With regard to the first issue, the income levels when clustering households according to their equivalised disposable income may be different when clustering results for each data set separately. It will be important to apply similar kinds of adjustments to income as reported in the various data sources, to ensure similar income concepts across data sources, bearing in mind that the specific adjustments needed may differ across data sources dependent on their concept and coverage of income items.5 Ideally, compilers would then arrive at similar income levels, upper and lower bounds, and distributions for the various household groups across the different data sources. If this is not the case, compilers should investigate the main underlying reasons for any differences and try to make informed adjustments to bring the results closer in line.

When looking at clustering according to other characteristics than income, it is important to ensure consistency in the number of households for each household group across the data sources used.6 For example, when clustering according to main source of income, a different number of households may end up in the group “income from self-employment” according to income survey results than according to budget survey data. In case of large differences in numbers of households for specific household groups, compilers should investigate the main reasons for these differences. These may for example relate to differences in concepts, differences in weights and/or differences in reported values. Dependent on the most likely issues, compilers need to make adjustments to ensure closer alignment between the results.

Figure 8.3. The issue of linking data at an aggregated level

Source: The Author.

Finally, differences may show up in the sociodemographic composition of various household groups. For example, the first income decile clustered on the basis of budget survey data may show a much larger number of single households and people below 25 that results according to the income survey. This may point to differences in (sample) populations and/or income definitions. The same may apply for other household groupings. If this occurs, compilers should investigate the main underlying reasons and make necessary adjustments to better align the results.

The benefit of this approach is that it is less complicated and probably less time-consuming than the first two approaches.

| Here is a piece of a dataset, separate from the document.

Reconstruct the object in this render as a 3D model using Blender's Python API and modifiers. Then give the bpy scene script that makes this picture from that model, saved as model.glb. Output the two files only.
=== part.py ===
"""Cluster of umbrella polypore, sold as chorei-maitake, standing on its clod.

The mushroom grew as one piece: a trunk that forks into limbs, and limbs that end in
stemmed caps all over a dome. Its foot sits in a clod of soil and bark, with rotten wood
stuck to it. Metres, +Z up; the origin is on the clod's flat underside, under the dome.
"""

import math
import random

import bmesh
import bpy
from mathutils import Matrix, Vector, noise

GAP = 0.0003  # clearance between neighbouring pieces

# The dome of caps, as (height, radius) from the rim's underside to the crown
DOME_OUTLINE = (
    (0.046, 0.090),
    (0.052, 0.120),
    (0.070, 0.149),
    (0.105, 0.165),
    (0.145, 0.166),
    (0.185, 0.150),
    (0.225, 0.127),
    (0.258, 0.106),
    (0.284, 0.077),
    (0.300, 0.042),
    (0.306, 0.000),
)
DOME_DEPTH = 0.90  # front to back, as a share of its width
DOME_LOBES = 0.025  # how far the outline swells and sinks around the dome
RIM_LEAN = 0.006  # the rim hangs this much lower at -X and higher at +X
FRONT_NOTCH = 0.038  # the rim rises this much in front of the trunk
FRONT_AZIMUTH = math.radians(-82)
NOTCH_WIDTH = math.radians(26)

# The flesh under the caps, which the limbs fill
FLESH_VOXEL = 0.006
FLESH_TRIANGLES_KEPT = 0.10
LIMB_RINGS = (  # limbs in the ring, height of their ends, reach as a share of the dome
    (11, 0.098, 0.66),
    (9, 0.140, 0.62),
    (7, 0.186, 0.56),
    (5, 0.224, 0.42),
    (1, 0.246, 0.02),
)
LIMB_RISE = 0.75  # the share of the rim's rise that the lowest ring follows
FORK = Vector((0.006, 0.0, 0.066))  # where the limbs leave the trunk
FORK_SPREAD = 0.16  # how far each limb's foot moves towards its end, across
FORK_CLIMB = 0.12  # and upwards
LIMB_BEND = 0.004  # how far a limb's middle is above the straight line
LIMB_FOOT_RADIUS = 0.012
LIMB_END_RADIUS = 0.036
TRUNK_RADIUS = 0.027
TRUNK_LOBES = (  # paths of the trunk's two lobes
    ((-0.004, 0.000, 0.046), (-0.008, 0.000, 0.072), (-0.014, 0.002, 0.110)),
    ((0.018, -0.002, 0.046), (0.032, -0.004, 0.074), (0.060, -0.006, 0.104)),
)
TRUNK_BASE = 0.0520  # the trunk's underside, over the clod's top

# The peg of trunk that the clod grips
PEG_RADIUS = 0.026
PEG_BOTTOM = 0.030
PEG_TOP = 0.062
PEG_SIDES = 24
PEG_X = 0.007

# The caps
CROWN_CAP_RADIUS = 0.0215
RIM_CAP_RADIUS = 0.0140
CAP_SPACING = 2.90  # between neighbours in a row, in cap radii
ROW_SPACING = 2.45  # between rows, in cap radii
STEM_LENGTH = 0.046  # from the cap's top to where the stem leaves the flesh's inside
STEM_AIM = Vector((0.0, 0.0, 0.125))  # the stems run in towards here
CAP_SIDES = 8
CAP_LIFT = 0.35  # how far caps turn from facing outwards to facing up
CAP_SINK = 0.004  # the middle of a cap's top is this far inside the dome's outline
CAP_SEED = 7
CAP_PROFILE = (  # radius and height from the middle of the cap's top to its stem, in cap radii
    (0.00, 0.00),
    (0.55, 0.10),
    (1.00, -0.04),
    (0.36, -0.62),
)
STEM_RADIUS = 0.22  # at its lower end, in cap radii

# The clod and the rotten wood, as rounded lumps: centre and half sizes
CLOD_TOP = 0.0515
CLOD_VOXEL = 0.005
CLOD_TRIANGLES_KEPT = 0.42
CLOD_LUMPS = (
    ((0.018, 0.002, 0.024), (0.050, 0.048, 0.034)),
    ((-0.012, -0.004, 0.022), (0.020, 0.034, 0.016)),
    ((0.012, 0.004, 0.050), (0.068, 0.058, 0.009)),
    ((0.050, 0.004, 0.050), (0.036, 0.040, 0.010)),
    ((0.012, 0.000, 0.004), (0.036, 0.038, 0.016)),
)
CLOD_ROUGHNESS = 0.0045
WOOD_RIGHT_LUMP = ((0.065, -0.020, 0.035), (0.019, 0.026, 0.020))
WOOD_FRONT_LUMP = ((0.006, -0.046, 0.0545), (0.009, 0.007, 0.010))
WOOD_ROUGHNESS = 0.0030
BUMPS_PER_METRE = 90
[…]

The downside is that it may lead to less reliable results as the plausibility of the results can only be checked at an aggregated level and is normally only done on the basis of the variable relevant for the clustering. This is different when applying statistical matching, which relies on matching at the micro level and is done on the basis of multiple common variables, leading to closer matches and to one synthetic data set underlying the distributional results, ensuring consistency in income levels, number of households and socio-demographic characteristics for the various household groups across income and consumption.

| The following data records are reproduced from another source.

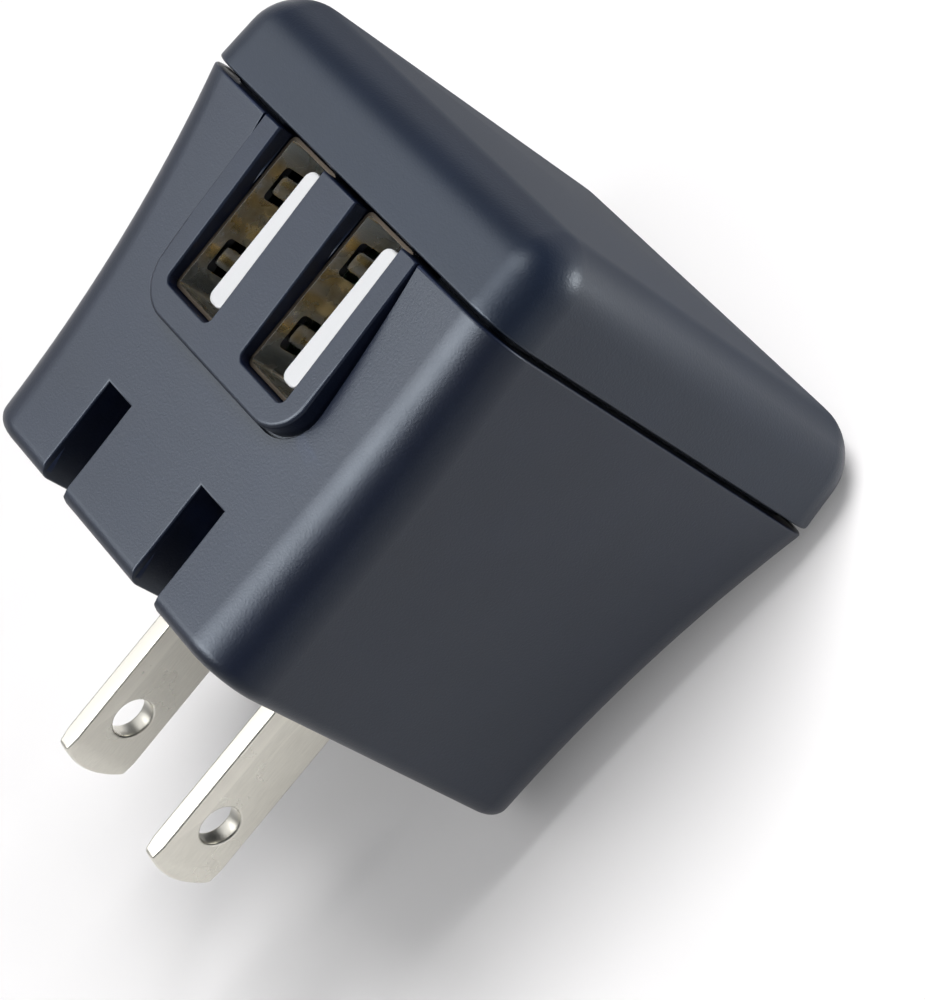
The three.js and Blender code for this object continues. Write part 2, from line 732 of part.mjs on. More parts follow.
place('main_board', mainBoard(), 'board');
place('usb_board', usbBoard(), 'board');
place('transformer_core_left', coreHalf(1), 'ferrite');
place('transformer_core_right', coreHalf(-1), 'ferrite');
place('transformer_bobbin', bobbin(), 'black');
place('transformer_winding', winding(), 'tape');
place('input_capacitor_left', capacitorCan(10.2, -15.7, 4.0, 12), 'sleeve');
place('input_capacitor_right', capacitorCan(-10.2, -15.7, 4.0, 12), 'sleeve');
place('output_capacitor_left', capacitorCan(11.8, -29.6, 3.15, 9), 'sleeve');
place('output_capacitor_right', capacitorCan(-11.8, -29.6, 3.15, 9), 'sleeve');
place('fusible_resistor', fusibleResistor(), 'resistor');
place('filter_choke', filterChoke(), 'ferrite');
place('safety_capacitor', safetyCapacitor(), 'ceramic');
place('bridge_rectifier', chip([-2.5, -17.0], [4.8, 3.8, 2.4], onBoard), 'black');
place('optocoupler', chip([11.4, -23.2], [4.6, 6.2, 3.2], onBoard), 'black');
place('primary_controller', chip([0, -21.5], [4.9, 3.9, 1.5], underMainBoard - 1.5), 'black');
place('output_diode', chip([9.9, -17.0], [3.6, 4.4, 2.2], underUsbBoard - 2.2), 'black');
place('port_controller', chip([-9.9, -17.0], [3.9, 4.9, 1.5], underUsbBoard - 1.5), 'black');
place('insulation_sheet', box([-7.6, 7.6], [-33.2, -17.5], [2.3, 2.6]), 'film');

for (const [side, x] of [['positive', 5.5], ['negative', -5.5]]) {
  const pin = box([x - 0.32, x + 0.32], [-15.5, -14.9], [onBoard, underUsbBoard]);
  place(`link_pin_${side}`, pin, 'gold');
}

for (const [side, x, look] of [['live', 1, 'redWire'], ['neutral', -1, 'blackWire']]) {
  const route = [
    [x * 6.35, -12.6, -6.45],
    [x * 6.0, -13.2, -7.6],
    [x * 5.5, -11.9, -9.6],
    [x * 5.3, -11.6, -11.2],
    [x * 5.3, -11.9, onBoard],
  ];
  place(`${side}_wire`, wire(route, 0.45), look);
}

plug.position.set(0, -(BLADE.length + CAP_TOP) / 2, SEAM.halfZ);

const charger = new THREE.Group();
charger.add(plug);

export default charger;
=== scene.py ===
import math

import bmesh
import bpy
from mathutils import Matrix, Vector


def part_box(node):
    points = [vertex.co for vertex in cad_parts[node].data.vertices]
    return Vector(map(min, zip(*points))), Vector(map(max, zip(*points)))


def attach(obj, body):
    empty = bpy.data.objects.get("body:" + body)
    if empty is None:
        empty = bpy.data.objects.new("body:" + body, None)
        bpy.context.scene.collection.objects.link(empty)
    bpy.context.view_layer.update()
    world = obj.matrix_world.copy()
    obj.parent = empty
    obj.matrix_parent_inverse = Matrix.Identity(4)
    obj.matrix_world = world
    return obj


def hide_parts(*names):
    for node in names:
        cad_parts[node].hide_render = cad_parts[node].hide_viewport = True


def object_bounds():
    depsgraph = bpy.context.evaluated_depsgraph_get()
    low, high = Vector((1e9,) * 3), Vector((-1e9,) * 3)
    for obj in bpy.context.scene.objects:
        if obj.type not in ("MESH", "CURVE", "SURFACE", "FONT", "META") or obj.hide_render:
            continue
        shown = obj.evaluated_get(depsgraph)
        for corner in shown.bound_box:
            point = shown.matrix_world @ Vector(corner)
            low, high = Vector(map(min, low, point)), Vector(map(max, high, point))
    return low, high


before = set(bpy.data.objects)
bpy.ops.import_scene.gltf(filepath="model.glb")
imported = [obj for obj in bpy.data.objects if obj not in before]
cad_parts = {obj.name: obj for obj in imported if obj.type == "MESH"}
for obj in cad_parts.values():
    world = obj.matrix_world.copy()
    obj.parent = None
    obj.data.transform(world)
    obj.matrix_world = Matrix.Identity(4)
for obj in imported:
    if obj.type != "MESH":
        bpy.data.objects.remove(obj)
cad_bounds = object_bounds()

# The plug frame: millimetres, x across the charger, y along the plug axis with the outlet face
# at y = 0 and the blades towards +y, z up towards the USB ports.
MM = 0.001
_, housing_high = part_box("main_housing")
cap_low, cap_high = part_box("end_cap")
PLUG_ORIGIN = Vector((0, housing_high.y, (cap_low.z + cap_high.z) / 2))

# ---------------------------------------------------------------- sizes, mm

OUTLET = {"half_x": 17.0, "half_z": 16.98, "corner": 4.5}
SEAM = {"half_x": 18.92, "half_z": 19.64, "corner": 3.8}
BODY_LENGTH = 28.8
FLARE_POWER_X = 1.6
FLARE_POWER_Z = 2.3
OUTLET_FILLET = 1.2
RIM_EASE = 0.22
SEAM_GAP = 0.44
CAP_HEIGHT = 7.3
CAP_DRAFT = 0.045
CAP_EDGE_RADIUS = 4.0
CAP_CROWN = 0.5
CAP_TEXTURE = (1.8, 0.7)
SKIN = 0.5
SKIN_OVERLAP = 0.01
HAIR = 0.004
CORNER_STEPS = 16
EDGE_ROUNDING = 0.36
EDGE_SHARE = {"panel_foot": 1.0, "panel": 0.42, "slot": 0.5, "groove": 0.15}
SKY = 30

BLADE = {"pitch": 12.7, "width": 6.35, "thick": 1.52, "length": 17.1, "shoulder": 16.25}
BLADE_HOLE = {"radius": 1.6, "from_face": 12.0}
BLADE_TIP = {"taper": 2.0, "thin": 0.42}
BLADE_EDGE = 0.2
PIVOT = {"y": -3.5, "z": -3.45}
SHAFT_HOLE = 1.55
SLOT = {"width": 3.0, "height": 8.05, "back": -7.2}

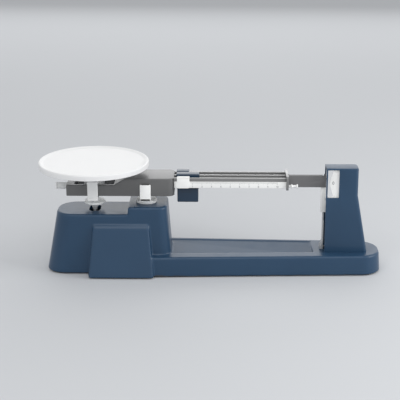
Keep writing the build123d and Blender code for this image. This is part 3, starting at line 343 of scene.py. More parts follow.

Furthermore, statistical matching enables analysing the plausibility of the results across income and consumption at the micro level. Plausibility checks are much more complex when linking at the aggregated level, as inconsistencies may be due to a larger number of factors. This also means that it is more difficult and may take more time to make accurate adjustments in case of any observed inconsistencies. In that regard, statistical matching is preferable over linking at the aggregated level.

8.5. Construct household groupings for each data source separately on the basis of an imputed variable

The last option to arrive at a coherent distribution of households across household groups is a variant of option 3, when the common variable to cluster households into household groups may not be available for all data sets. In that case, one may consider imputing the common variable in the relevant data sets and then cluster households accordingly for the various data sets separately.

For example, if disposable income is not available in all data sets, a disposable income variable could be imputed on the basis of common characteristics, via which households can be classified consistently into deciles. This method has some similarities to statistical matching in the sense that households are matched on the basis of similar characteristics, but it differs as in this option records are not matched at the micro level but at the aggregated level on the basis of an imputed disposable income item. As records are not fused individually, the various steps in the methodology can be processed independently, and at the final stage households can be classified on the basis of this imputed disposable income. Figure 8.4 presents a simplified example of how this technique works.

Figure 8.4. The issue of linking records on the basis of an imputed income variable

Source: The Author.

Looking at the specific steps, first, in the income survey, an income item has to be created according to national accounts definitions and in line with the national accounts totals (step A). This requires linking and aligning the relevant items from the micro survey to national accounts and imputing for any missing items. As a result, one arrives at an “NA aligned disposable income” per record. Subsequently, a regression analysis can be run on the basis of common variables in the various data sets to find explanatory variables (e.g. relating to households’ characteristics, reported income and/or consumption, etc.) to explain these disposable income levels (step B). As these variables will be used to impute an “NA aligned disposable income” in all data sets, it is important to look at common characteristics available in all data sets. This may include “age”, “gender”, “marital status”, “region”, “household size”, “main source of income”, “occupation”, “income”, “type of labour contract”, “country of birth”, “level of education” etc. The regression analysis will lead to a model that can be used to assign NA aligned disposable income levels to micro records in the other micro data sets (step C).

In the final step, households in the other data sets can be classified into income groups on the basis of these imputed income levels (step D). The latter may be done using income boundaries defined on the basis of the imputed income results in the respective data sets or boundaries determined on the basis of the income part of the work. In the former case, one can make sure that the ten deciles consist of 10% of the households according to the results of the specific data set. However, income levels may deviate from the ones used for the classification of households in the income part, also implying that households with similar characteristics would not necessarily end up in the same deciles across all data sets. In the second option, the boundaries will match those used for allocating households in the income part (probably leading to a better match between income and consumption results), but as this may lead to different numbers of households per decile for the consumption part, this may require adjustment of weights for the underlying micro data. In adjusting the weights, one has to make sure that all deciles consist of 10% of the households and that the sum of the deciles still adds up to the national accounts totals.

As was the case with statistical matching, the approach depends on the coherence of information as reported for the common variables in the relevant data sets (i.e. homogeneous distributions) and that the common variables provide a good predictor of the target variable. Furthermore, it is important that the common variables are identical in terms of concepts and reporting, possibly requiring specific adjustments and/or edits if this is not the case.

This approach generally has the same benefits and downsides as the previous approach. The main additional benefit in view of clustering according to income groups, is that it ensures that the income concept for clustering households is consistent across different data sets and that – as it relies on multiple common variables to derive this variable - similar types of households will be assigned similar types of income. However, it may not be straightforward to run the regression analysis. Furthermore, given the downsides of only linking at the aggregated level (as explained in Section 8.4), the approach is still sub-optimal in comparison to linking data at the micro level as is done in the first two approaches.